§ **SHORT EXERCISE**
Gather each line containing the string "Blender" from these entries.

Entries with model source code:

•••

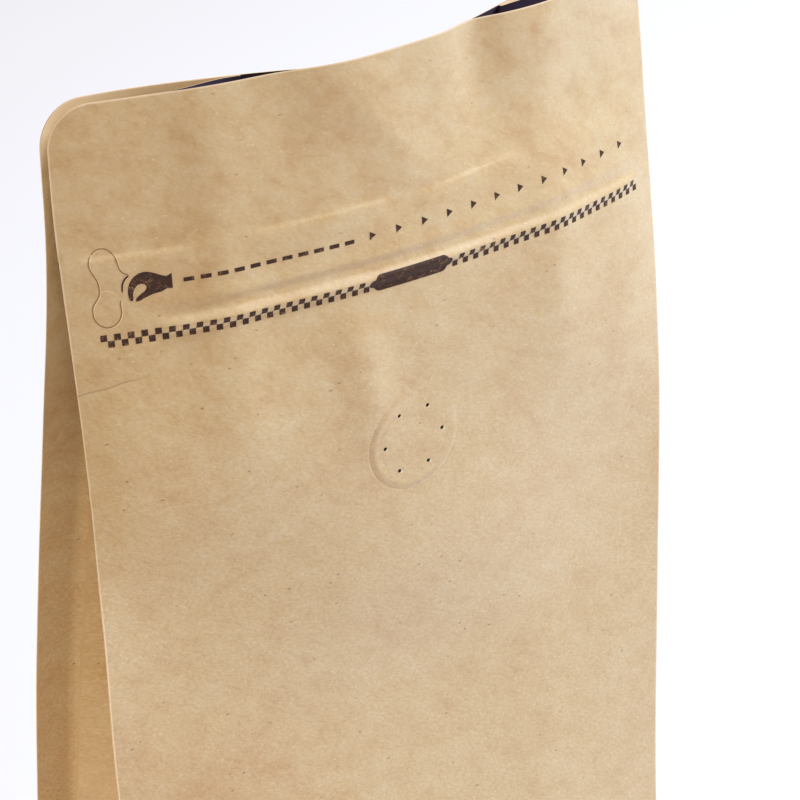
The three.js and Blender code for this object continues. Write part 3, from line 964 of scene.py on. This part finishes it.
def bottom_web():
    """A flat floor with its flanges turned up inside the front and back panels."""
    bm = bmesh.new()
    uv_layer = bm.loops.layers.uv.new("web")
    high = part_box("bottom_web")[1]
    bmesh.ops.create_grid(bm, x_segments=24, y_segments=14, size=1)
    for v in bm.verts:
        v.co.x *= high[0]
        v.co.y *= high[1] - BOTTOM_CLEAR
        v.co.z = BOTTOM_LIFT
    for side in (-1, 1):
        outer = high[1] - 1.5 * BOTTOM_CLEAR
        boundary = [e for e in bm.edges if e.is_boundary]
        rim = [e for e in boundary if all(v.co.y * side > outer for v in e.verts)]
        for v in bmesh.ops.extrude_edge_only(bm, edges=rim)["geom"]:
            if isinstance(v, bmesh.types.BMVert):
                v.co.z += FLANGE
                v.co.y -= side * FLANGE_LEAN
                v.co.x *= FLANGE_TAPER
    bmesh.ops.recalc_face_normals(bm, faces=bm.faces)
    for f in bm.faces:
        f.smooth = False
        for loop in f.loops:
            loop[uv_layer].uv = (loop.vert.co.x * 10, (loop.vert.co.y + loop.vert.co.z) * 10)
    if sum(f.normal.z for f in bm.faces if abs(f.normal.z) > 0.9) > 0:
        bmesh.ops.reverse_faces(bm, faces=bm.faces)
    piece = finish_mesh("bottom", bm)
    thicken(piece, WEB, kraft_side, lining, edge)
    settle(piece)
    return dress(piece, "bottom_web", "kraft")


bottom_web()


# ---- closure strip ----
BEAD_AT = 41.6
BEAD_R = 1.05
BEAD_DEPTH = 1.0
BEAD_SUNK = 0.45
FILM_DEPTH = 0.98
FILM = 0.3


def closure_strip():
    """A clear strip with its bead, sealed behind the front web."""
    us = np.linspace(STRIP_INSET, PANEL_WIDTH - STRIP_INSET, 90)
    hs = steps((31, 40.4, 1.2), (40.4, 42.8, 0.2), (42.8, 46.9, 0.9))
    off_bead = np.abs(hs - BEAD_AT)
    bead = BEAD_DEPTH * np.sqrt(np.clip(1 - (off_bead / BEAD_R) ** 2, 0, 1))
    depth = FILM_DEPTH + bead - BEAD_SUNK * (off_bead < 1.6)
    piece = grid_piece(
        "closure",
        len(us),
        len(hs),
        lambda i, j: front_inside(us[i], hs[j], depth[j]),
        lambda i, j: np.stack([us[i], hs[j]], -1),
        flip=True,
    )
    mod = piece.modifiers.new("film", "SOLIDIFY")
    mod.thickness = FILM * MM
    mod.offset = -1
    settle(piece)
    film = plastic("strip_film", (196, 199, 206), (222, 224, 229), 0.32)
    return dress(piece, "closure_strip", "film", film)


closure_strip()


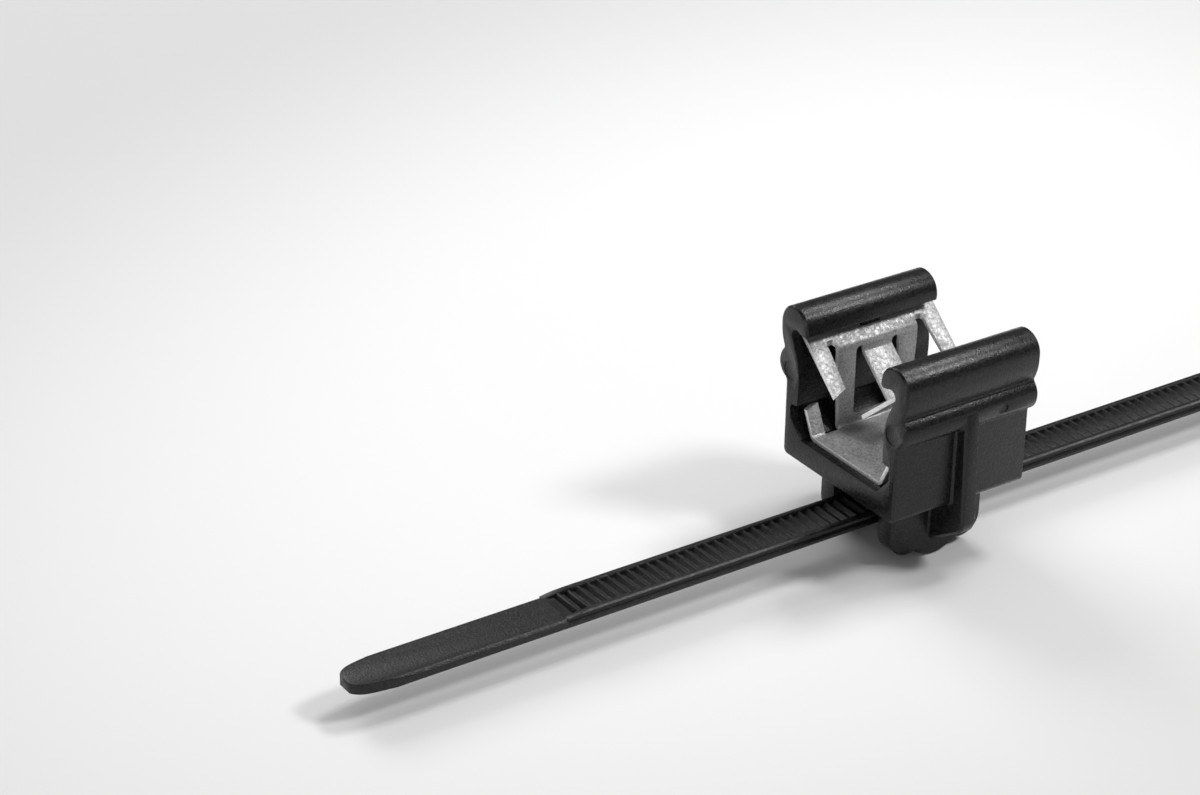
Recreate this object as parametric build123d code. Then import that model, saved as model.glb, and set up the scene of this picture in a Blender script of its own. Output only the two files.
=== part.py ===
"""Cable edge clip: a moulded U clip with a barbed spring insert, and the cable tie that runs through it.

Millimetres. X runs along the tie, with its head towards +X. Y runs across the clip. +Z is up, and the clip's
mouth opens upwards. The origin is where a panel's edge comes to rest: the middle of the insert's plate.
Every height below is measured from the outer face of the clip's base, and all pieces are lowered at the end.
"""
from build123d import *
from math import atan2, cos, hypot, radians, sin, tan
import os

# Moulded housing: the channel. Wall outlines list (distance inwards from the wall's outer face, height).
clip_length = 15.2
channel_width = 16.3
floor_thickness = 2.35
outer_corner_radius = 0.7
inner_wall = ((0.9, 11.8), (1.15, 11.2), (1.5, 10.4), (1.76, 9.5), (1.92, 8.5), (1.92, 7.2), (1.82, 5.6))
tab_recess = ((1.05, 5.5), (0.8, 4.95), (0.95, 4.1))
floor_edge_inset = 2.5
end_edge_bevel = 0.2

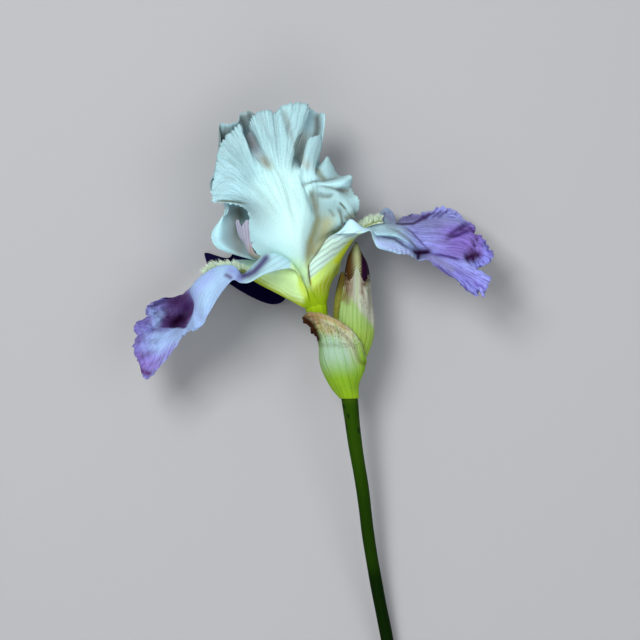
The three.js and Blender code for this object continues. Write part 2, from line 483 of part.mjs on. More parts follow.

•••

§ **WRITTEN REPLY**
The three.js and Blender code for this object continues. Write part 3, from line 964 of scene.py on. This part finishes it.
Recreate this object as parametric build123d code. Then import that model, saved as model.glb, and set up the scene of this picture in a Blender script of its own. Output only the two files.
The three.js and Blender code for this object continues. Write part 2, from line 483 of part.mjs on. More parts follow.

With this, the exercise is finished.